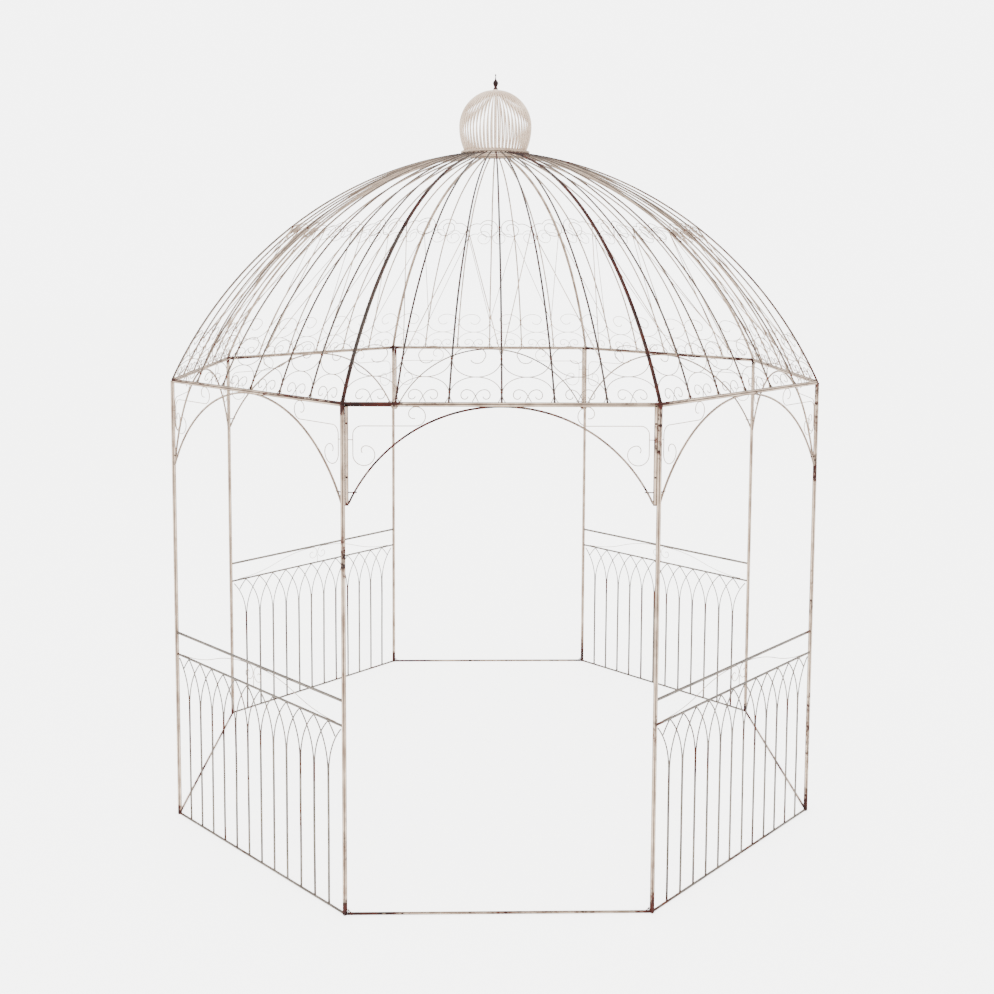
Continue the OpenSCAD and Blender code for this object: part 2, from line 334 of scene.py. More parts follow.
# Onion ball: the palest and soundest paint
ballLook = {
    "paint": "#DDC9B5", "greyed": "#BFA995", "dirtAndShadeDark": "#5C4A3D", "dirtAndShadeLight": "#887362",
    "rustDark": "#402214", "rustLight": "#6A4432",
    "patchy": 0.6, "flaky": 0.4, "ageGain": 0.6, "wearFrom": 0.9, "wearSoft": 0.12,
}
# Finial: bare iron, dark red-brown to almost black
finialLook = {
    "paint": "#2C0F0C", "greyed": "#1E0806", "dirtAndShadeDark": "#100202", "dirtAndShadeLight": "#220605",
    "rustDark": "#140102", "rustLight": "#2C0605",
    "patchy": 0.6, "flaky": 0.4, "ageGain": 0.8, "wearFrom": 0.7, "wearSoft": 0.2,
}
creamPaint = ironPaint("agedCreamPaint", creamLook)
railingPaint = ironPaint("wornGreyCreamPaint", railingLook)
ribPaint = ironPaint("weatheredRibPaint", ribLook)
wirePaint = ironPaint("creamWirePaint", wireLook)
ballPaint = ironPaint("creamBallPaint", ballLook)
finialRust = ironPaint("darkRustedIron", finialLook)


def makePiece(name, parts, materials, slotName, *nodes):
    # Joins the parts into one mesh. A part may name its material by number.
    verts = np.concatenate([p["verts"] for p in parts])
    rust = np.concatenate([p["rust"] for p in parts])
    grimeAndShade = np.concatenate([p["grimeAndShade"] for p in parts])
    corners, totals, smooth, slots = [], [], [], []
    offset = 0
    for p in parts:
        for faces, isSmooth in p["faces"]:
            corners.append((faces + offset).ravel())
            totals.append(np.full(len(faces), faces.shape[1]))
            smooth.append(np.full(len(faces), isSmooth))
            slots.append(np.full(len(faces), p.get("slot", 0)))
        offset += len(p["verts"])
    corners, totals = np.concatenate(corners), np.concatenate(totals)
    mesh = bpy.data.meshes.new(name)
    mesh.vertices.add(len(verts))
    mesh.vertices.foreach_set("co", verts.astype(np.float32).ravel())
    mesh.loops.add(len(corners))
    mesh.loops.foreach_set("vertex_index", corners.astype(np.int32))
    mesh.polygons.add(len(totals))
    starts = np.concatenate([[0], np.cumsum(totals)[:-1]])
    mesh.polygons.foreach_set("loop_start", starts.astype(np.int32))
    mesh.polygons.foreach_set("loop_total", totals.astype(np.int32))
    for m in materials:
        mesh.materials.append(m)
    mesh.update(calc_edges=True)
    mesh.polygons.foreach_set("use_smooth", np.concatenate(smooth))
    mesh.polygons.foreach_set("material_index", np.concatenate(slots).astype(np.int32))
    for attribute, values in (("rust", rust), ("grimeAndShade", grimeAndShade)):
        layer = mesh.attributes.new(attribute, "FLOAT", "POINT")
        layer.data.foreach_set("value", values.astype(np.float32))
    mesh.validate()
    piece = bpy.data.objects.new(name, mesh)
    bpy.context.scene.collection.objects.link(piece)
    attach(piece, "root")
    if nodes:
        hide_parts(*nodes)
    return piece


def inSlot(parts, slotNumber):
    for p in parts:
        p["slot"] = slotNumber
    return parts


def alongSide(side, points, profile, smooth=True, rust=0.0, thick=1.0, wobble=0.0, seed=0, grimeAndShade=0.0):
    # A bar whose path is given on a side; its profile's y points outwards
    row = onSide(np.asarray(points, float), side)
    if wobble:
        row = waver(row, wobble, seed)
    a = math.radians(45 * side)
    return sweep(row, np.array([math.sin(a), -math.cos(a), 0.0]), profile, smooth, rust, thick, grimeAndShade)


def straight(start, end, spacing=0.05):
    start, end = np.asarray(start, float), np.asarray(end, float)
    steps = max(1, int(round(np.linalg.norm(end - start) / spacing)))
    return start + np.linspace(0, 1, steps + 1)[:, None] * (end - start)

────

● What you will do: Return every line exactly.

● Written answer:
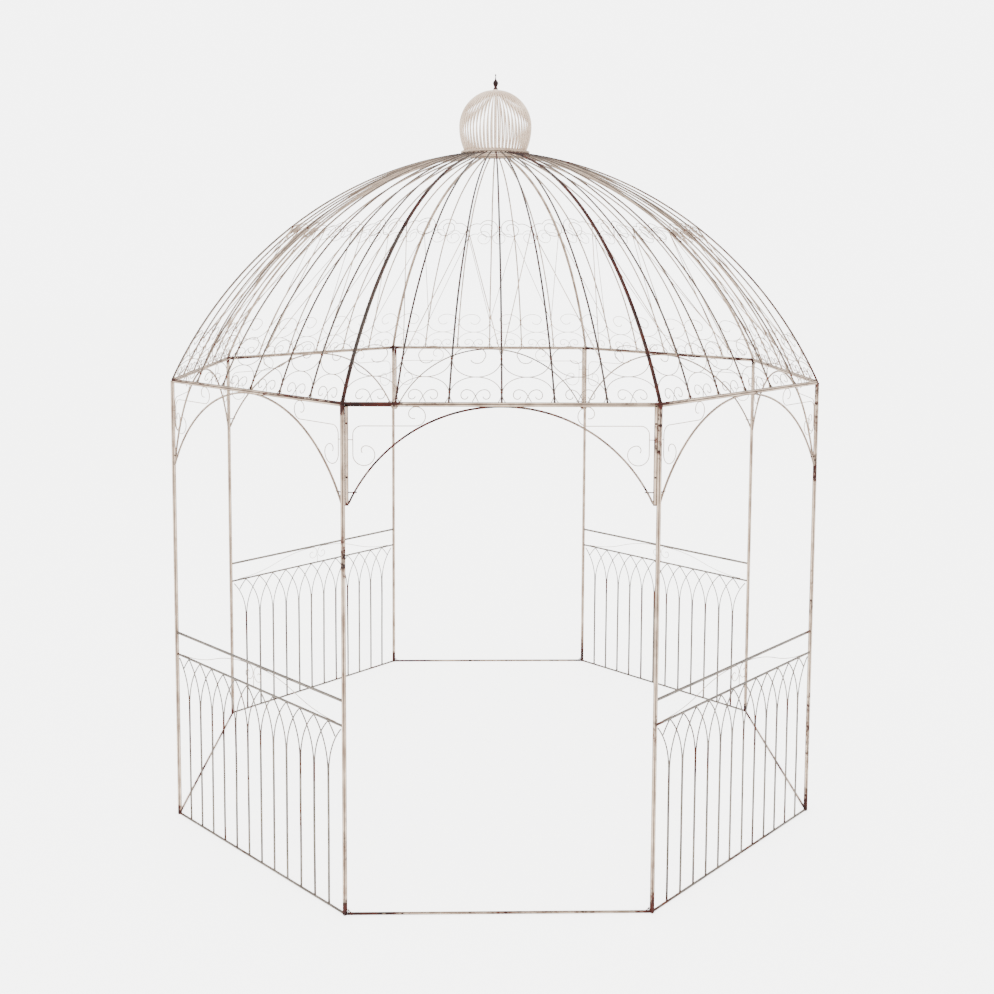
Continue the OpenSCAD and Blender code for this object: part 2, from line 334 of scene.py. More parts follow.
# Onion ball: the palest and soundest paint
ballLook = {
    "paint": "#DDC9B5", "greyed": "#BFA995", "dirtAndShadeDark": "#5C4A3D", "dirtAndShadeLight": "#887362",
    "rustDark": "#402214", "rustLight": "#6A4432",
    "patchy": 0.6, "flaky": 0.4, "ageGain": 0.6, "wearFrom": 0.9, "wearSoft": 0.12,
}
# Finial: bare iron, dark red-brown to almost black
finialLook = {
    "paint": "#2C0F0C", "greyed": "#1E0806", "dirtAndShadeDark": "#100202", "dirtAndShadeLight": "#220605",
    "rustDark": "#140102", "rustLight": "#2C0605",
    "patchy": 0.6, "flaky": 0.4, "ageGain": 0.8, "wearFrom": 0.7, "wearSoft": 0.2,
}
creamPaint = ironPaint("agedCreamPaint", creamLook)
railingPaint = ironPaint("wornGreyCreamPaint", railingLook)
ribPaint = ironPaint("weatheredRibPaint", ribLook)
wirePaint = ironPaint("creamWirePaint", wireLook)
ballPaint = ironPaint("creamBallPaint", ballLook)
finialRust = ironPaint("darkRustedIron", finialLook)


def makePiece(name, parts, materials, slotName, *nodes):
    # Joins the parts into one mesh. A part may name its material by number.
    verts = np.concatenate([p["verts"] for p in parts])
    rust = np.concatenate([p["rust"] for p in parts])
    grimeAndShade = np.concatenate([p["grimeAndShade"] for p in parts])
    corners, totals, smooth, slots = [], [], [], []
    offset = 0
    for p in parts:
        for faces, isSmooth in p["faces"]:
            corners.append((faces + offset).ravel())
            totals.append(np.full(len(faces), faces.shape[1]))
            smooth.append(np.full(len(faces), isSmooth))
            slots.append(np.full(len(faces), p.get("slot", 0)))
        offset += len(p["verts"])
    corners, totals = np.concatenate(corners), np.concatenate(totals)
    mesh = bpy.data.meshes.new(name)
    mesh.vertices.add(len(verts))
    mesh.vertices.foreach_set("co", verts.astype(np.float32).ravel())
    mesh.loops.add(len(corners))
    mesh.loops.foreach_set("vertex_index", corners.astype(np.int32))
    mesh.polygons.add(len(totals))
    starts = np.concatenate([[0], np.cumsum(totals)[:-1]])
    mesh.polygons.foreach_set("loop_start", starts.astype(np.int32))
    mesh.polygons.foreach_set("loop_total", totals.astype(np.int32))
    for m in materials:
        mesh.materials.append(m)
    mesh.update(calc_edges=True)
    mesh.polygons.foreach_set("use_smooth", np.concatenate(smooth))
    mesh.polygons.foreach_set("material_index", np.concatenate(slots).astype(np.int32))
    for attribute, values in (("rust", rust), ("grimeAndShade", grimeAndShade)):
        layer = mesh.attributes.new(attribute, "FLOAT", "POINT")
        layer.data.foreach_set("value", values.astype(np.float32))
    mesh.validate()
    piece = bpy.data.objects.new(name, mesh)
    bpy.context.scene.collection.objects.link(piece)
    attach(piece, "root")
    if nodes:
        hide_parts(*nodes)
    return piece


def inSlot(parts, slotNumber):
    for p in parts:
        p["slot"] = slotNumber
    return parts


def alongSide(side, points, profile, smooth=True, rust=0.0, thick=1.0, wobble=0.0, seed=0, grimeAndShade=0.0):
    # A bar whose path is given on a side; its profile's y points outwards
    row = onSide(np.asarray(points, float), side)
    if wobble:
        row = waver(row, wobble, seed)
    a = math.radians(45 * side)
    return sweep(row, np.array([math.sin(a), -math.cos(a), 0.0]), profile, smooth, rust, thick, grimeAndShade)


def straight(start, end, spacing=0.05):
    start, end = np.asarray(start, float), np.asarray(end, float)
    steps = max(1, int(round(np.linalg.norm(end - start) / spacing)))
    return start + np.linspace(0, 1, steps + 1)[:, None] * (end - start)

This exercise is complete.